Selektionsdruck durch harte Lebensbedingungen fällt weg.
Zur früheren Zeiten, in der Entstehungsgeschichte der allermeisten Rassen, sorgten die ungleich härteren Lebensbedingungen für einen Ausgleich für die auch damals schon angewandte Inzucht. Es kamen eben nur solche Hunde durch, die robust genug waren und auch noch die jeweils gewünschte Leistung brachten.
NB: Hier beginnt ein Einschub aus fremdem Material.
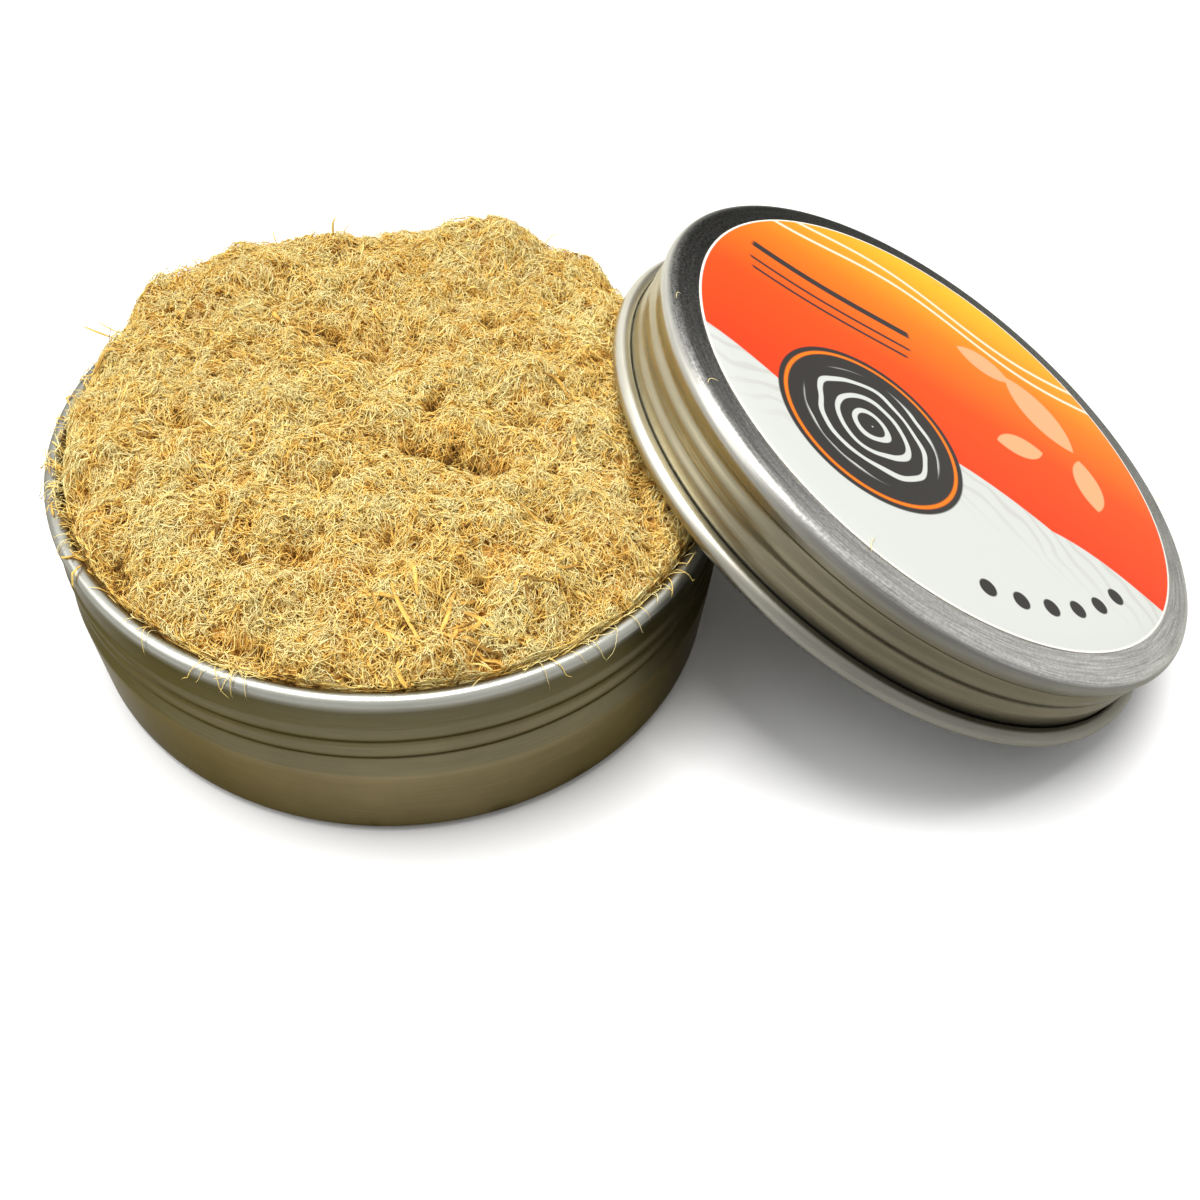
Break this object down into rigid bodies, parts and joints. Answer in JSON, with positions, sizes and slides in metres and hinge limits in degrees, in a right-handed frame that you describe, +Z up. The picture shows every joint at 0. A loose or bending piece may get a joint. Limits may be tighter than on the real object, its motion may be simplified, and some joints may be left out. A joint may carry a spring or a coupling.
{
  "type": "tinder box",
  "caption": "Round screw-top metal tin heaped with fluffy wood-fibre tinder, shown open with its labelled lid leaning on the tin.",
  "frame": {"origin": "middle of the tin's flat bottom, on the surface that the tin and the lid's edge stand on", "axes": "+Z up along the tin's axis; the leaning lid lies towards +X; the picture looks along +Y and down"},
  "size_m": [0.1416, 0.0951, 0.0401],
  "materials": {
    "tin_metal": "drawn aluminium with a satin sheen",
    "lid_metal": "drawn aluminium with a fine brushed top",
    "liner_foam": "matt white closed-cell foam",
    "label_paper": "satin printed sticker with a thin white edge",
    "tinder": "loose fine wood fibre, dry and matt"
  },
  "bodies": {
    "tin": {"tin_base": "tin_metal", "tinder_fill": "tinder"},
    "liner": {"lid_liner": "liner_foam"},
    "lid": {"tin_lid": "lid_metal", "lid_label": "label_paper"}
  },
  "joints": [
    {"name": "lid_lift", "type": "slide", "parent": "tin", "child": "liner", "axis": [0.372, 0.0437, 0.9272], "range_m": [0, 0.06]},
    {"name": "lid_turn", "type": "hinge", "parent": "liner", "child": "lid", "pos_m": [0.06561, 0.01454, 0.02568], "axis": [0.372, 0.0437, 0.9272], "continuous": true}
  ]
}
Was ist denn bitte eigenschaftslos?
Heute definiert sich der ideale und von vielen gewünschte Familien- und Begleithund vor allem durch das, was er nicht tut: nicht bellen, nicht jagen, nicht wachen, keinerlei Agressivität gegen Artgenossen und schon gar nicht gegen Menschen zeigen, nicht anspruchsvoll in Bezug auf Bewegung, nicht zu lebhaft, nicht fordernd in Bezug auf geistige Beschäftigung usw.
Man lese sich nur die Zuchtzielbeschreibung des Elos durch, der genau für diese Bedürfnisse gedacht ist.
Das steht natürlich im Gegensatz zu den früheren Zuchtzielen der allermeisten Rassen, die eben jagen, wachen, hüten oder sonstwie arbeiten sollten.